На самом процессе Дартэ категорически отказался давать какие бы то ни было объяснения, не признавая себя подсудным Верховному суду. Бабёф произнес обширную защитительную речь, в которой стремился доказать, что «не было настоящего проекта, настоящей мысли о заговоре и еще меньше средств и возможностей к выполнению такового». Сам Бабёф великолепно понимал почти полную безвыходность своего положения. В самые критические минуты он не обнаружил ни малейшего страха перед смертью. «Неужели я мог надеяться, — говорил он в своей защитительной речи, — что моя карьера завершится в такой славный момент… Умереть за дело добродетели почетно».
Наконец 26 мая (7 прериаля) 1797 года был объявлен приговор: Бабёф, Дартэ, Буонарроти, Жермен, Казен, Моруа, Блондо, Менес-сье и Буэн были признаны виновными в попытке восстановить конституцию 1793 года. Первые два были приговорены к смертной казни через гильотинирование. Остальные к ссылке. После объявления приговора Бабёф и Дартэ пытались кончить жизнь самоубийством, но безуспешно. Раненый Бабёф успел еще написать письмо к своей семье, находившейся все время в Вандоме. Оно кончалось словами: «Прощайте же еще раз, мои горячо любимые, мои дорогие друзья. Прощайте навсегда. Я погружаюсь в сон честного человека».
Утром следующего дня Бабёф и Дартэ были гильотинированы.
После смерти Бабёфа осталось трое сыновей, из которых один родился в Вандоме. Эмиль был усыновлен Лепеллетье, два другие — генералом Тюро. Из сыновей Бабёфа один был убит на войне в 1814 году, другой покончил с собой в 1815 году во время второго нашествия союзников на Париж. Эмиль один умер в сравнительно преклонных годах. Жена Бабёфа дожила до глубокой старости и умерла в середине XIX века продавщицей туалетных принадлежностей.
Что касается предателя Гризеля, то ему так и не удалась карьера, к которой он так страстно стремился.
Вскоре после ареста заговорщиков, 8 прериаля, он получил от Директории саблю с поясом и тридцать франков серебром.
Эти тридцать Серебрянников должны были показаться ему далеко недостаточной оплатой его услуг.

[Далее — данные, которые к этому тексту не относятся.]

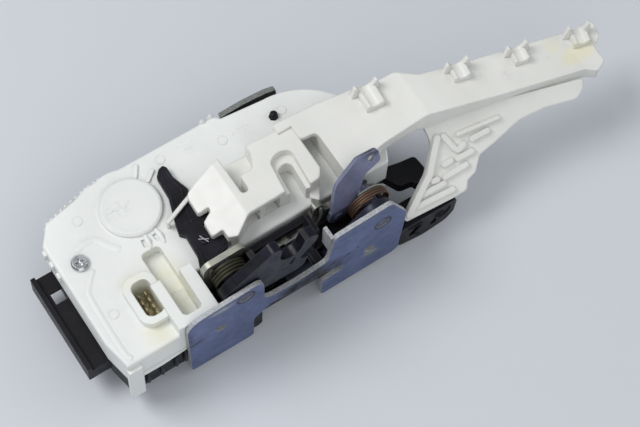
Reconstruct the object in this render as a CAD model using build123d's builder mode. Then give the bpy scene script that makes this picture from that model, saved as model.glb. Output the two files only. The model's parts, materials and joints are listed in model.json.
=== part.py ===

Существовала легенда, по которой Эмиль Бабёф вызвал на дуэль» и убил предателя Гризеля. На самом деле это неверно. Гризель, вознагражденный денежной суммой и спокойным местечком в воен~ ном ведомстве, умер в Нанте в 1812 году.
Послесловие
Биография Г. Бабёфа и «Заговор равных» имеет не только исторический интерес; это тема большого историко-политического значения. Речь идет о генезисе идей современного коммунизма. Социал-демократы во главе с Эд. Бернштейном искали истоки социализма в XIX веке в учении Луи Блана и Прудона. Это были духовные отцы соглашательского, мелкобуржуазного социализма. Изучая опыт социальной революции XVIII века, Луи Блан и Прудон противопоставляли реформу революции, представляя себе последнюю как сумму радикальных реформ, ликвидирующих классовую борьбу и опасность гражданской войны. Вот почему Эд. Бернштейн ругал всех революционных марксистов «бланкистами» и «бабувистами», считая признаком их отсталости тот факт, что они восприняли критически проверенный опыт революции 1789–1799 гг.
Для К. Маркса и Ф. Энгельса бесспорным было, что утопический социализм в его «французском издании», т. е. в сочетании с опытом массовой революционной борьбы, служит составной частью марксизма. Коммунизм, по Энгельсу, в конце XVIII века был логическим выводом из идей политической демократии II года. Бабёф был теоретиком этой «демократии трудящихся» Французской революции. То была эпоха, когда, по словам Ленина, демократия и коммунизм совпадали (Ленин, «Что такое друзья народа»). В XIX веке, к 1848 году, они противостояли друг другу, демократы и коммунисты стали классовыми врагами в эпоху империализма, когда только коммунистическая революция несла с собою торжество демократии, а так называемые социал-демократы, стали опорой буржуазно-парламентского, лже-демократического государства.